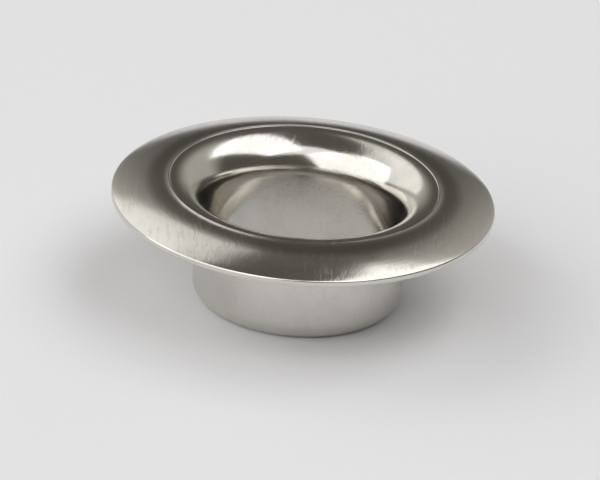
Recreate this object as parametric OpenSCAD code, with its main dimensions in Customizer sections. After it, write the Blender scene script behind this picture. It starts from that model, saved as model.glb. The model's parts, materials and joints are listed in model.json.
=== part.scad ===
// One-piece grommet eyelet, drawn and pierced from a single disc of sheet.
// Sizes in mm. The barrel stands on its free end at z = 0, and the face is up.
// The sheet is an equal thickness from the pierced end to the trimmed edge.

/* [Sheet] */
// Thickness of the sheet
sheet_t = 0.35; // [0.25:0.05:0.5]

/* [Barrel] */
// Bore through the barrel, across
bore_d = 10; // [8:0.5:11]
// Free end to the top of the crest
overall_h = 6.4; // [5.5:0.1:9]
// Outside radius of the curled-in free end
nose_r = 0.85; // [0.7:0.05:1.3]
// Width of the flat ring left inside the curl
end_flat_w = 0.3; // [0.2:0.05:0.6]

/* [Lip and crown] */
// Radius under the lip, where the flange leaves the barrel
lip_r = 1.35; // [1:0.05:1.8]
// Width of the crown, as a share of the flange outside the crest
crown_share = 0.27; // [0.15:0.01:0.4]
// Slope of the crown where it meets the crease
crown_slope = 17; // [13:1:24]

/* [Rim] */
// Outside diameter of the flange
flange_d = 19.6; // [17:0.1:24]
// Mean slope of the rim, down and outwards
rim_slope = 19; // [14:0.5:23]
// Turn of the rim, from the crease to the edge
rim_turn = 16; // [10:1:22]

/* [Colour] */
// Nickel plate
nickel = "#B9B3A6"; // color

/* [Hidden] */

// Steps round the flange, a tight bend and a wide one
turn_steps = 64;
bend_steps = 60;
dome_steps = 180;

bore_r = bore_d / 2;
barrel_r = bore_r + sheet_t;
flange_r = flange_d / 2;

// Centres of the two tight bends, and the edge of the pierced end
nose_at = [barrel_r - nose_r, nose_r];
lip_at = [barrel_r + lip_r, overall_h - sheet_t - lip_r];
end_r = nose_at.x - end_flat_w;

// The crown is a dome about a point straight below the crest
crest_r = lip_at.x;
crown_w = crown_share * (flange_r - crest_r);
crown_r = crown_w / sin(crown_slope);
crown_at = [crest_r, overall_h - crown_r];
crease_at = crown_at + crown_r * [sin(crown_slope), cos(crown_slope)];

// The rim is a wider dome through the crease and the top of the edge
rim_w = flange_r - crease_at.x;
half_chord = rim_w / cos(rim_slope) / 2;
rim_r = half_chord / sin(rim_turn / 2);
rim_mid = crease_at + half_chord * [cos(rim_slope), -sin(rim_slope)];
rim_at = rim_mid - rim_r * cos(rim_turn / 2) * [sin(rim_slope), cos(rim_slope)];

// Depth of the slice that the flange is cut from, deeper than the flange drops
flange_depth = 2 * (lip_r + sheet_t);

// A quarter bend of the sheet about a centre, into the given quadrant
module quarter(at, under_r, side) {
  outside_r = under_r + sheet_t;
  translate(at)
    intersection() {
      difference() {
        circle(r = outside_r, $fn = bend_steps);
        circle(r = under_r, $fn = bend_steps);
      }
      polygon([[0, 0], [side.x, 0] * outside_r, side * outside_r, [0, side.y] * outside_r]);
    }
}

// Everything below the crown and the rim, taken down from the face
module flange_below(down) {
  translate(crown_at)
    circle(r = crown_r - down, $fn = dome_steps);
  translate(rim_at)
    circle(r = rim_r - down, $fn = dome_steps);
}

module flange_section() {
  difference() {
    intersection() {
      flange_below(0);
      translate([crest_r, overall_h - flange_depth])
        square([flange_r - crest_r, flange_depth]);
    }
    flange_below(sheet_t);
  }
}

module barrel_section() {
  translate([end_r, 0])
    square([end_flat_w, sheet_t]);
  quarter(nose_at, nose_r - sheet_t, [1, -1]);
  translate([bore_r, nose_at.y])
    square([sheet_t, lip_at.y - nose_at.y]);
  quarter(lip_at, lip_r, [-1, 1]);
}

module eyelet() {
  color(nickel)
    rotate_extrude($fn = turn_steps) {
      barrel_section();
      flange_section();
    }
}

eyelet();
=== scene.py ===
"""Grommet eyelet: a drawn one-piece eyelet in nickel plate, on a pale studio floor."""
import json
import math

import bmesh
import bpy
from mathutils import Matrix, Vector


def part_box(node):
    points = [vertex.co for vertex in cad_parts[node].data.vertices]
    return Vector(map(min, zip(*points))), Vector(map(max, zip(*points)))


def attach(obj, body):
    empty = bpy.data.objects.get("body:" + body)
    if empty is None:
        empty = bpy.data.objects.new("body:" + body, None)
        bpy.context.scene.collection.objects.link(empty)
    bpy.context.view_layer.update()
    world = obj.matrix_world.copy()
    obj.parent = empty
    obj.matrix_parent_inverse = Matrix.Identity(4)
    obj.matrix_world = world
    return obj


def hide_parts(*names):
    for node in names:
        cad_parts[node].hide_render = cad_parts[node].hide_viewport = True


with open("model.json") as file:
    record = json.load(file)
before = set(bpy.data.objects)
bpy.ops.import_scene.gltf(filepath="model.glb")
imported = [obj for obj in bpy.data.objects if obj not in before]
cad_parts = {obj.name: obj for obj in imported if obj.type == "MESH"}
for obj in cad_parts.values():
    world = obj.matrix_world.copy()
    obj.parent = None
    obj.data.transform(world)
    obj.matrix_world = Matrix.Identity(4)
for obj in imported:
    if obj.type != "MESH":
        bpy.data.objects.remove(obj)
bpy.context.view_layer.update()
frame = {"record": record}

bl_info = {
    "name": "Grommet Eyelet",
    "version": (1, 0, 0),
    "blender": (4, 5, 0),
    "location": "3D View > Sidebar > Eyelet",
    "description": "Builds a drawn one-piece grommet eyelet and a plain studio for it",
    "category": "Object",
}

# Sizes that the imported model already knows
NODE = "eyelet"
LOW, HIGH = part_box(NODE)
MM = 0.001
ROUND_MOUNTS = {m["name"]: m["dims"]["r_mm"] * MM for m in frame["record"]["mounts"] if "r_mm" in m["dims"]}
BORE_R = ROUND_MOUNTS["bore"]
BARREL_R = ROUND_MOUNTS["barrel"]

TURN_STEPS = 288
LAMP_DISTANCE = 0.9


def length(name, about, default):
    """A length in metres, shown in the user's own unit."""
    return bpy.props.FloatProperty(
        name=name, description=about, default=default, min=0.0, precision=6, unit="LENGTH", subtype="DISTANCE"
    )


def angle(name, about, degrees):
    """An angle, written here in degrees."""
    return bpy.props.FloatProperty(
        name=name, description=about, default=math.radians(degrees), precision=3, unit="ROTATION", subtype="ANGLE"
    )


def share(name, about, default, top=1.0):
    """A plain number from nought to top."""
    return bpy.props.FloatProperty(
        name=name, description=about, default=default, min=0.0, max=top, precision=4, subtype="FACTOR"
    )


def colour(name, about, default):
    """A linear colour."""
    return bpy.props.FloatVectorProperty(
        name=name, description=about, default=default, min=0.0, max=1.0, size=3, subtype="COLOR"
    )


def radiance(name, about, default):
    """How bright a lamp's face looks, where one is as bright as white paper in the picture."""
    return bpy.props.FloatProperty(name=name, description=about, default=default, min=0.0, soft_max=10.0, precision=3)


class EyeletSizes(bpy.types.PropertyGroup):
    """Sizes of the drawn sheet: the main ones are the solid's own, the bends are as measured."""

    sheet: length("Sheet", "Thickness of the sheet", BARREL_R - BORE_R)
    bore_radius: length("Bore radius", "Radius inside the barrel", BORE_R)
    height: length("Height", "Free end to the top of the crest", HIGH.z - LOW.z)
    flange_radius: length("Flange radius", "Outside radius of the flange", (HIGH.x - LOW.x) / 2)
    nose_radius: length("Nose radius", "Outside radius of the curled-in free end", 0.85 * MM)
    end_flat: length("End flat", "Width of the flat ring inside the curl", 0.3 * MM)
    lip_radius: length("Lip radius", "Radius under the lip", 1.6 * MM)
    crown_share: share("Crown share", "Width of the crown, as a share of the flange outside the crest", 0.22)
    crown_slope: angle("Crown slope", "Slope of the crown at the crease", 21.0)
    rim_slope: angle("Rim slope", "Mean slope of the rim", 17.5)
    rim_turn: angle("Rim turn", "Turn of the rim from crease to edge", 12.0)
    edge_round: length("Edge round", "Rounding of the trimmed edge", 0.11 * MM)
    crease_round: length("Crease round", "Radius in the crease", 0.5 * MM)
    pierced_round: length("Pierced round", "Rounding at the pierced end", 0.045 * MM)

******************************

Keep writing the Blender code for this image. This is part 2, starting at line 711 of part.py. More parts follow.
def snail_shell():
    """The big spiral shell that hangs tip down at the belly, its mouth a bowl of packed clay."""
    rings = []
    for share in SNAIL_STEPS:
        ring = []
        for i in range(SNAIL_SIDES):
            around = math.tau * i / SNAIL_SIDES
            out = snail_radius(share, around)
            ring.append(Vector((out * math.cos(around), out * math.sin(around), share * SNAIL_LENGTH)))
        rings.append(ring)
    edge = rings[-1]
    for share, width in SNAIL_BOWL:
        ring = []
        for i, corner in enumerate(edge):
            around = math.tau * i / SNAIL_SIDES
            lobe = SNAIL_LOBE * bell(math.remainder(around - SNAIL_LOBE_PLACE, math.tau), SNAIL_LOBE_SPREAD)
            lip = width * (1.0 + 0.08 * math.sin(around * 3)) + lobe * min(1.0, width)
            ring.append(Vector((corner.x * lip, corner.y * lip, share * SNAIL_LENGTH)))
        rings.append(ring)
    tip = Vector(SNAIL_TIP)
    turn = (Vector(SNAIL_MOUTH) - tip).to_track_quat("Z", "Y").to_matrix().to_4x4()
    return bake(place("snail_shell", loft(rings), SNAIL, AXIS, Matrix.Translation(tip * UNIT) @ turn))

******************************

Working from the entries above, return all lines that contain "model".

Recreate this object as parametric OpenSCAD code, with its main dimensions in Customizer sections. After it, write the Blender scene script behind this picture. It starts from that model, saved as model.glb. The model's parts, materials and joints are listed in model.json.
with open("model.json") as file:
bpy.ops.import_scene.gltf(filepath="model.glb")
# Sizes that the imported model already knows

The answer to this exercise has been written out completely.